▶ [PROBLEM DESCRIPTION]:
Extract, from the listing that follows, each line containing the word "scene".

▶ [STORED DATA]:
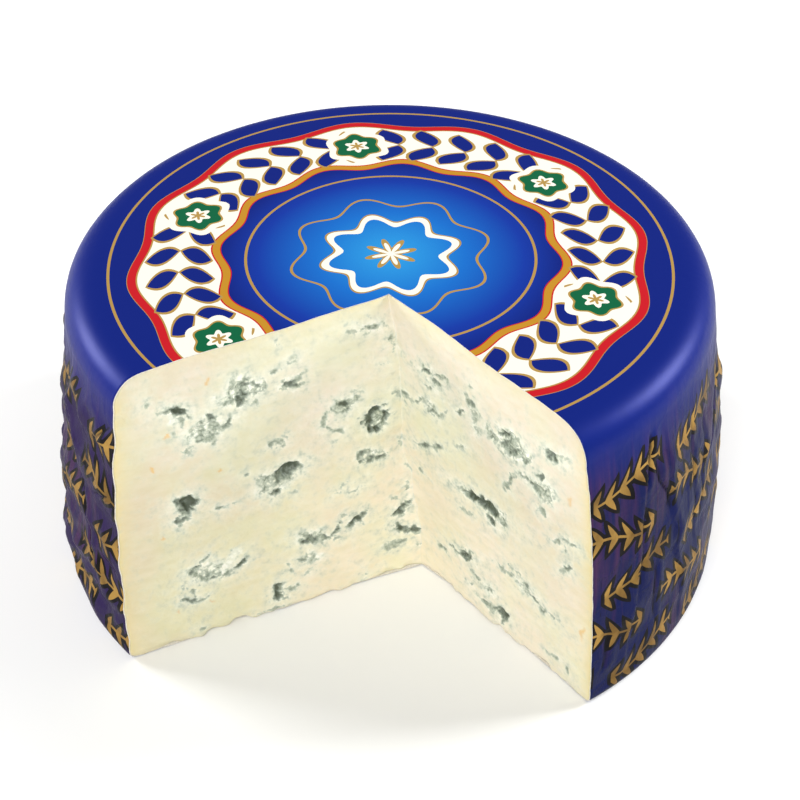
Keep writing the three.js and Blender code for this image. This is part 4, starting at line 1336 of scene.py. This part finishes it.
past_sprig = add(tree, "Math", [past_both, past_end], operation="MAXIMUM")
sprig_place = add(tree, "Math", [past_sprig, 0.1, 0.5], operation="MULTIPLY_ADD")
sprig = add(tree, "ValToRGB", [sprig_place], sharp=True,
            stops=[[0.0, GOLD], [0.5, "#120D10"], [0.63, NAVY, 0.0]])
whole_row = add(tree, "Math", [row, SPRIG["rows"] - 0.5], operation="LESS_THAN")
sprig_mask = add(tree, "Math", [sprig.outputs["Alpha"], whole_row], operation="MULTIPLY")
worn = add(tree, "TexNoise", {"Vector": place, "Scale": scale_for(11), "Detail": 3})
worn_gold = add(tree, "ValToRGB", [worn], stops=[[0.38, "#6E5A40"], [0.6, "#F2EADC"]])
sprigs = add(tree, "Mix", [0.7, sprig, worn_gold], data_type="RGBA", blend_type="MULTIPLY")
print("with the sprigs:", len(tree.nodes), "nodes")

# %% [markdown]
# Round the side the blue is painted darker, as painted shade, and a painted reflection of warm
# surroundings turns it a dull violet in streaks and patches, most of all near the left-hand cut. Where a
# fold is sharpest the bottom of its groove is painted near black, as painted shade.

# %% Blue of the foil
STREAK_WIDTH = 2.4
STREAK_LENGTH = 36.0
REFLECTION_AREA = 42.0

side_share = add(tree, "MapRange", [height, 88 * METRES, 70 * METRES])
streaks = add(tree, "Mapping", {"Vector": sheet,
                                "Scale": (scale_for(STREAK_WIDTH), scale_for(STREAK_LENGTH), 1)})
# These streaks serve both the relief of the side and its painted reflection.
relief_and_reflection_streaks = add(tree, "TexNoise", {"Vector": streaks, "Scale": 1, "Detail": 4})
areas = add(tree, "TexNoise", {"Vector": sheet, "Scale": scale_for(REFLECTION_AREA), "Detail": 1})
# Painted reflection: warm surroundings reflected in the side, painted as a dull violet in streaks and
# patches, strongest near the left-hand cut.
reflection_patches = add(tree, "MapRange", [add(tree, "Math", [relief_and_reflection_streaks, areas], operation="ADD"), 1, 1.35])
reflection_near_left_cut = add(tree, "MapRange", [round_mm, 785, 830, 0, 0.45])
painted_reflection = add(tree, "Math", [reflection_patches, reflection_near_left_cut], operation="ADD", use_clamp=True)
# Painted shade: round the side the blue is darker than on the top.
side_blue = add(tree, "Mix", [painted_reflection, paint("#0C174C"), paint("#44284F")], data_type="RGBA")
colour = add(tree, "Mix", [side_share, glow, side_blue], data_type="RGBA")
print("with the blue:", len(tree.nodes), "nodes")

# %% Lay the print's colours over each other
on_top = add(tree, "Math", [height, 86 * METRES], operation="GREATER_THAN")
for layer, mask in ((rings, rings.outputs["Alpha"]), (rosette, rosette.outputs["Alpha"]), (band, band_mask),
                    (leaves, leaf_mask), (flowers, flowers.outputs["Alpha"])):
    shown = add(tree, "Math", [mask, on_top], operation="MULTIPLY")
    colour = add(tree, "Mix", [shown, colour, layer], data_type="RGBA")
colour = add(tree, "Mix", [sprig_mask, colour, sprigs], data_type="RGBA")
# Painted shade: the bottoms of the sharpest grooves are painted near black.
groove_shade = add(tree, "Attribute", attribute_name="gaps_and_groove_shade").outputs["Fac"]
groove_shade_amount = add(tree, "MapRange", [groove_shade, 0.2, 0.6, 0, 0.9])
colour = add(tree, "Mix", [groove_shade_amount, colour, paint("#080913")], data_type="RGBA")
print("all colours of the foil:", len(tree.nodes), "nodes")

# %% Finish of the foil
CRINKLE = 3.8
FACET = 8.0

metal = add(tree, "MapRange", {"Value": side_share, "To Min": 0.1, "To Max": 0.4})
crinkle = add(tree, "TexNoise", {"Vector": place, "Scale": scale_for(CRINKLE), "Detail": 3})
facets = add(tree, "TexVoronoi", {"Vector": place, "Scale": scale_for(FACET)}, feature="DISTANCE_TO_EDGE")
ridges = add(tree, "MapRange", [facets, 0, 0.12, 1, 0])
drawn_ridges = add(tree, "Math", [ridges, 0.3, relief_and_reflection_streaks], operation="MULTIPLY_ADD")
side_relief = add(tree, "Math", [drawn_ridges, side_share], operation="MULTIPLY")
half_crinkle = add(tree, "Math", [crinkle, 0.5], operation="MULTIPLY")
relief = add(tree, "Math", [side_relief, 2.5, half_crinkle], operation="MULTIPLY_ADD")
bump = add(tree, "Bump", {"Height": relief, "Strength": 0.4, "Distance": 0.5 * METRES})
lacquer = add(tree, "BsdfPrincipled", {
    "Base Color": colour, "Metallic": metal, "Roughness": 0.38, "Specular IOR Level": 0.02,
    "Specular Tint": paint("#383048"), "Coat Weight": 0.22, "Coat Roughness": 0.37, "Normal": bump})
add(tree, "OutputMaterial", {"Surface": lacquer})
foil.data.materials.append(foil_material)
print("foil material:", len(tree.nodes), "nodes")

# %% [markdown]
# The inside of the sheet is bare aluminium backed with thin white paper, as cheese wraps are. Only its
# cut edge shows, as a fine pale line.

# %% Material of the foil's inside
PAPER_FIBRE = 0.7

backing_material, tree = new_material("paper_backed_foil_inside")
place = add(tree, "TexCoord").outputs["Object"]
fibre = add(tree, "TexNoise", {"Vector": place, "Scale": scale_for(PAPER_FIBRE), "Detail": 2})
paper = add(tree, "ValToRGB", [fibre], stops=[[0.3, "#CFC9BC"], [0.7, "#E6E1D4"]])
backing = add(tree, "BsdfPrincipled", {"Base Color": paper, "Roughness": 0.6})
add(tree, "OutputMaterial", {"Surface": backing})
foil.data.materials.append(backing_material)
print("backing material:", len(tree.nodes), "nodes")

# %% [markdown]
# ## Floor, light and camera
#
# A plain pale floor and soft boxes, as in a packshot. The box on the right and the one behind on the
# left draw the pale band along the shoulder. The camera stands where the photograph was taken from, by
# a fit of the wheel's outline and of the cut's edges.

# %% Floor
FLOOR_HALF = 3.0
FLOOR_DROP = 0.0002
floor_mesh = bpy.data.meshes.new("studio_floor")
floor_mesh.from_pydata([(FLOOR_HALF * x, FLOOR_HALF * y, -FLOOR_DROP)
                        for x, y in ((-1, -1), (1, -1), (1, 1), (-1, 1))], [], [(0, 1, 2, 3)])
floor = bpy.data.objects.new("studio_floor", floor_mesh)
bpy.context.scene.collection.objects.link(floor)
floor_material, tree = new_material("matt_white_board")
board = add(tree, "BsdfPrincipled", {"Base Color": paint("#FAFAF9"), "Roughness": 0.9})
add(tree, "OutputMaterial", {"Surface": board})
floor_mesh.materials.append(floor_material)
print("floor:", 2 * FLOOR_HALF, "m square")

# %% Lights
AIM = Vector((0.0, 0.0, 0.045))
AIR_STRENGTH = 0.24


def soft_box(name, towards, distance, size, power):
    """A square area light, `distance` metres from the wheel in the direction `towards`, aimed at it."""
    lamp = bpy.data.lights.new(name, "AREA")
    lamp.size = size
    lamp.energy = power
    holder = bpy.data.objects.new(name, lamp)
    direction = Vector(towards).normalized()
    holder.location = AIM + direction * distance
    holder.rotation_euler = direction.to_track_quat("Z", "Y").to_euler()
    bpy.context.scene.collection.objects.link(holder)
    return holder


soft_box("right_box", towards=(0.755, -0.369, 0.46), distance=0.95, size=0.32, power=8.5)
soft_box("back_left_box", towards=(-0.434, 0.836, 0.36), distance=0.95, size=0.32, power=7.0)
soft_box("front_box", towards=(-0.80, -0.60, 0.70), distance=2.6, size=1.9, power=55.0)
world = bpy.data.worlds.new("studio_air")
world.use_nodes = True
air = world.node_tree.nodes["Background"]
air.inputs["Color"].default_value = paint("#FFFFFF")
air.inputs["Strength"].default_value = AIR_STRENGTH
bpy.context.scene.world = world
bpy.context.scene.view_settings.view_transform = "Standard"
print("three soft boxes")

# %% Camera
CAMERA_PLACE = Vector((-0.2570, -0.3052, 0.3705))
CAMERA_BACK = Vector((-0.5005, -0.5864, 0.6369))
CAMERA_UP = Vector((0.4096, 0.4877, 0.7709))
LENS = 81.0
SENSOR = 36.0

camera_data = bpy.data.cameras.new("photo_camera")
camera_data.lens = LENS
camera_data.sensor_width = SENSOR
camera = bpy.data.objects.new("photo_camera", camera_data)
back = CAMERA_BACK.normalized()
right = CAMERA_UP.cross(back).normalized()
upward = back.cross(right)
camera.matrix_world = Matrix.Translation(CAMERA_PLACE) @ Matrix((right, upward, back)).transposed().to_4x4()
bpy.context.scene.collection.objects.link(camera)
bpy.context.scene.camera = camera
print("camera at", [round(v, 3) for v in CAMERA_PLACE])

▶ [OUTPUT BELOW]:
Keep writing the three.js and Blender code for this image. This is part 4, starting at line 1336 of scene.py. This part finishes it.
bpy.context.scene.collection.objects.link(floor)
    bpy.context.scene.collection.objects.link(holder)
bpy.context.scene.world = world
bpy.context.scene.view_settings.view_transform = "Standard"
bpy.context.scene.collection.objects.link(camera)
bpy.context.scene.camera = camera